For McDonnell, a playful approach to guns scratches the itch to make a shooter, but from the position of someone who has only held a gun once (“I fired it in a rifle range and then took it home and put it in a cabinet and locked it up separate from the ammunition”). Like the makers of the former games, he thinks of shooting as a mechanic to be explored, not merely inserted.

“We think about shooting. Shooting is a mechanic that exists, right, so let's do things around shooting, around that platform. People are making games that are in first person, and where you shoot at someone and you teleport into a position. I would consider that a shooter. It relies on all the same skills, the base interactions, it's just not about guns.”

It won’t always be about guns. Put side by side with film, video games are still in their infancy.

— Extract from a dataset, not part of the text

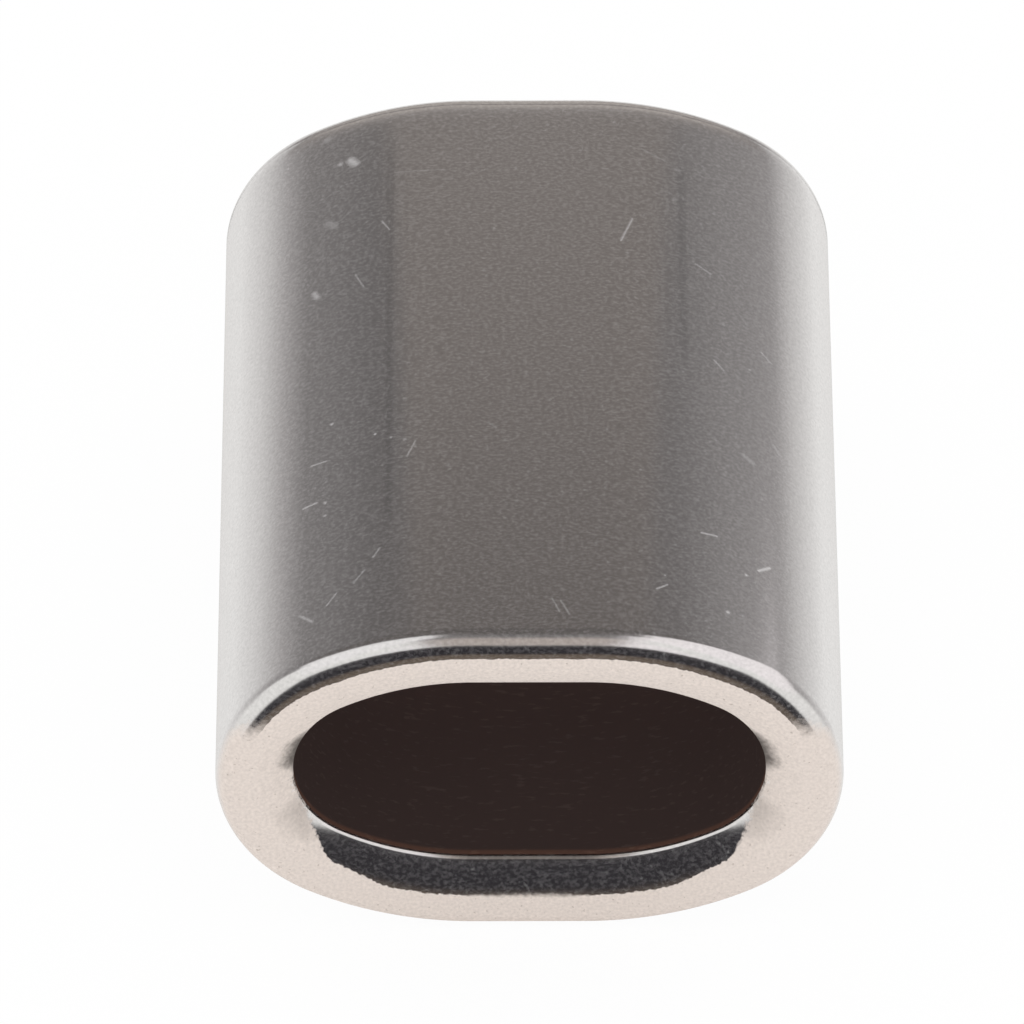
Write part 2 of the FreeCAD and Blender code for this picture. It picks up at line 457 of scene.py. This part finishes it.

And it won’t always be about guns. Put side by side with film, video games are still in their infancy; Cifaldi believes we’re still practically in the silent movies era of the medium. “Just as we look back and laugh at the absurdity of a 19th century film audience jumping out of their seats at the sight of an approaching train, I think the people of the 22nd century will mock our astonishment at pointing a cursor at a 3D representation of a human and watching them go ragdoll.”

After all, it’s a big world, and there are many stories to tell outside of the ones that begin and end with the pull of a trigger.